• Data
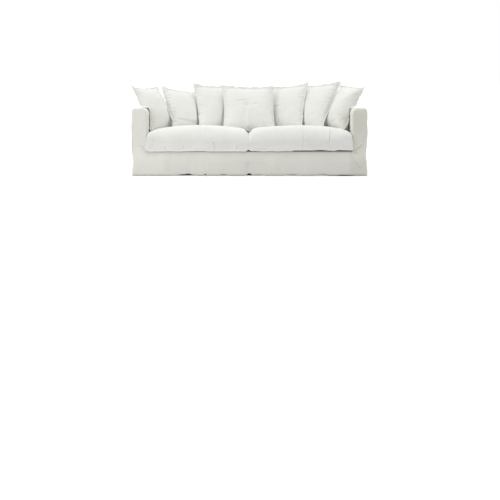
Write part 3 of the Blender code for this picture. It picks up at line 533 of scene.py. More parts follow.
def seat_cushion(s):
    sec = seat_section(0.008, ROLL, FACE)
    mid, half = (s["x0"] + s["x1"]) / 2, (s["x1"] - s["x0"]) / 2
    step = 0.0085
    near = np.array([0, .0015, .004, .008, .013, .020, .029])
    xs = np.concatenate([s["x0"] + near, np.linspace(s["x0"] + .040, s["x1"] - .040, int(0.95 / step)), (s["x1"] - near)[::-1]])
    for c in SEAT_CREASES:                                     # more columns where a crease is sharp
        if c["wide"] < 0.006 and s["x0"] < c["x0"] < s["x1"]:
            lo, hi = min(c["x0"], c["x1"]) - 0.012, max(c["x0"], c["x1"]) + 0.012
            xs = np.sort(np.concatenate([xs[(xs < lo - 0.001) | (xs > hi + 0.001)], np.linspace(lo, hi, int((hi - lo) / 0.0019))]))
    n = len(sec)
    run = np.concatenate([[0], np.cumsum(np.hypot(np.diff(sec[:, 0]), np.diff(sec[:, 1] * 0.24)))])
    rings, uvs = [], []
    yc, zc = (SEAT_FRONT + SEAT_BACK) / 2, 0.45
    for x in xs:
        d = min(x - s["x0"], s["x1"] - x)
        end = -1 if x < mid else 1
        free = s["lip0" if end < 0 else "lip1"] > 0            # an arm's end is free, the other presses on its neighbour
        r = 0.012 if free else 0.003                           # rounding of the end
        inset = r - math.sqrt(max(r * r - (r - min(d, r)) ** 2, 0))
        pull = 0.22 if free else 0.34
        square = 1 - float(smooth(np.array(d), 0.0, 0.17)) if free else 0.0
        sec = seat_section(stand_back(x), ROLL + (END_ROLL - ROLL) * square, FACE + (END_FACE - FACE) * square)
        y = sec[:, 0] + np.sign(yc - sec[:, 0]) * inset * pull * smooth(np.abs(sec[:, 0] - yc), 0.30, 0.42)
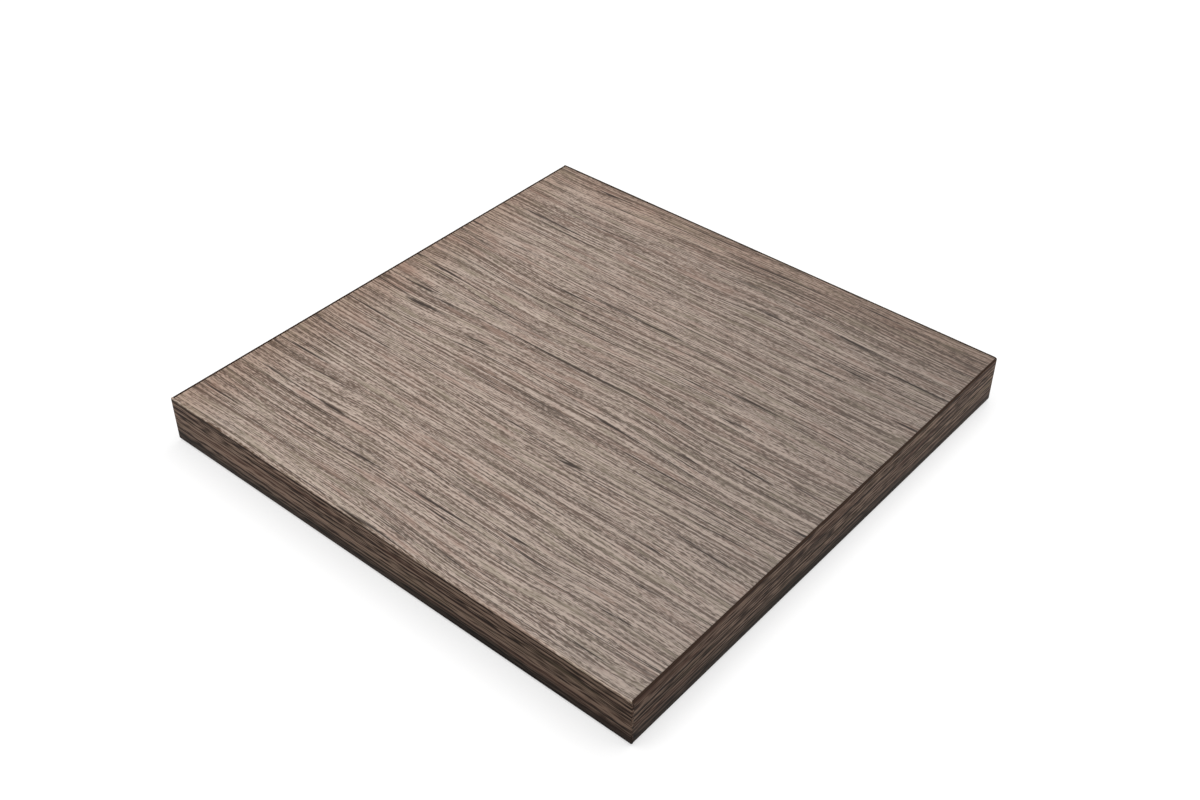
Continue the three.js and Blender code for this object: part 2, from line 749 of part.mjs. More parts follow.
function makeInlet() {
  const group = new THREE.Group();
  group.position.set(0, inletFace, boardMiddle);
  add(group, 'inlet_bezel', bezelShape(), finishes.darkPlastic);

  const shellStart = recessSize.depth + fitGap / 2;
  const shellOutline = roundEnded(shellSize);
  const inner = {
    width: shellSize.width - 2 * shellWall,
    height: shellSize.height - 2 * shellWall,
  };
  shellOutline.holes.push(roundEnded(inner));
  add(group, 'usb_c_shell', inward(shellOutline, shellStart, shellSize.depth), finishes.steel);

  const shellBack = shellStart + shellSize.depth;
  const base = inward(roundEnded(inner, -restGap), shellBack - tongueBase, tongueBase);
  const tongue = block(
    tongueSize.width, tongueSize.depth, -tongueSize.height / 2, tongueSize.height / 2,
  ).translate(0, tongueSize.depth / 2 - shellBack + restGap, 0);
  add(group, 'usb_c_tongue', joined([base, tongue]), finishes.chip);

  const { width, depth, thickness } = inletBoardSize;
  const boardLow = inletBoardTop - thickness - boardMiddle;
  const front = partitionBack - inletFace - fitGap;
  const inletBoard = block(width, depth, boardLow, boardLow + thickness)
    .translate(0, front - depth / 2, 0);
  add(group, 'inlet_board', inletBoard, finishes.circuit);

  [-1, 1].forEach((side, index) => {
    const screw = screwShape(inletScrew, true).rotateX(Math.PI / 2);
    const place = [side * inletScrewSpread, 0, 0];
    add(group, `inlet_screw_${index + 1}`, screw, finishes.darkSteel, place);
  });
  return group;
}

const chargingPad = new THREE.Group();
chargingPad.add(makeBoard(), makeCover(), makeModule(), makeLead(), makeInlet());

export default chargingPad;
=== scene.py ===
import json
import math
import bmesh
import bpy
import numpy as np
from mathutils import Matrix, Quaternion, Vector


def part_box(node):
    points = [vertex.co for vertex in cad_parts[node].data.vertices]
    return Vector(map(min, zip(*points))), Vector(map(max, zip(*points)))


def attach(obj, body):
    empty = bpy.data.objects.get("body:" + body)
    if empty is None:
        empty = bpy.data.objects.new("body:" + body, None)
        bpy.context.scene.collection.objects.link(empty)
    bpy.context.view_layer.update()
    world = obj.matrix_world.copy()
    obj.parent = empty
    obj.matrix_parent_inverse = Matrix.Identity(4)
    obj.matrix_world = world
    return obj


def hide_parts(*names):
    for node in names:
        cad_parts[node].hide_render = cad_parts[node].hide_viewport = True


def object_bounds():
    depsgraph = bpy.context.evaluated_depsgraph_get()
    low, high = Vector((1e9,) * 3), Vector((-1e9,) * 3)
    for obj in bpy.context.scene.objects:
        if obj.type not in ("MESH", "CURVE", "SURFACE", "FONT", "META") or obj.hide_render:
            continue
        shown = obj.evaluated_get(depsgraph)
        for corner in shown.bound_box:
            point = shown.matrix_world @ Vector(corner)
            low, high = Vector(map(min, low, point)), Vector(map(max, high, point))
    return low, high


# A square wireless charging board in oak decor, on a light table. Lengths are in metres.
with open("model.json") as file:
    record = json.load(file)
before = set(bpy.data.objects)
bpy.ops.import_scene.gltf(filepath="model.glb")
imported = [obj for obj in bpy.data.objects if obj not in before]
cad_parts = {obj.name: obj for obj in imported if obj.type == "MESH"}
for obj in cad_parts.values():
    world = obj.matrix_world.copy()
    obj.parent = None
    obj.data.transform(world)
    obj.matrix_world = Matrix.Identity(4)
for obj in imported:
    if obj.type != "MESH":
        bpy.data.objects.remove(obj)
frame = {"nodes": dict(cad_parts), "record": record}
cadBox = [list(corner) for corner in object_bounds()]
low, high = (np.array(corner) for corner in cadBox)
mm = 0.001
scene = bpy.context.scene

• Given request
Transcribe each line of the data above, unaltered, from the one where "Continue the three.js" appears to the one where "add(group, 'inlet_bezel', bezelShape(), finishes.darkPlastic);" appears, inclusive of both.

• Solution for this task
Continue the three.js and Blender code for this object: part 2, from line 749 of part.mjs. More parts follow.
function makeInlet() {
  const group = new THREE.Group();
  group.position.set(0, inletFace, boardMiddle);
  add(group, 'inlet_bezel', bezelShape(), finishes.darkPlastic);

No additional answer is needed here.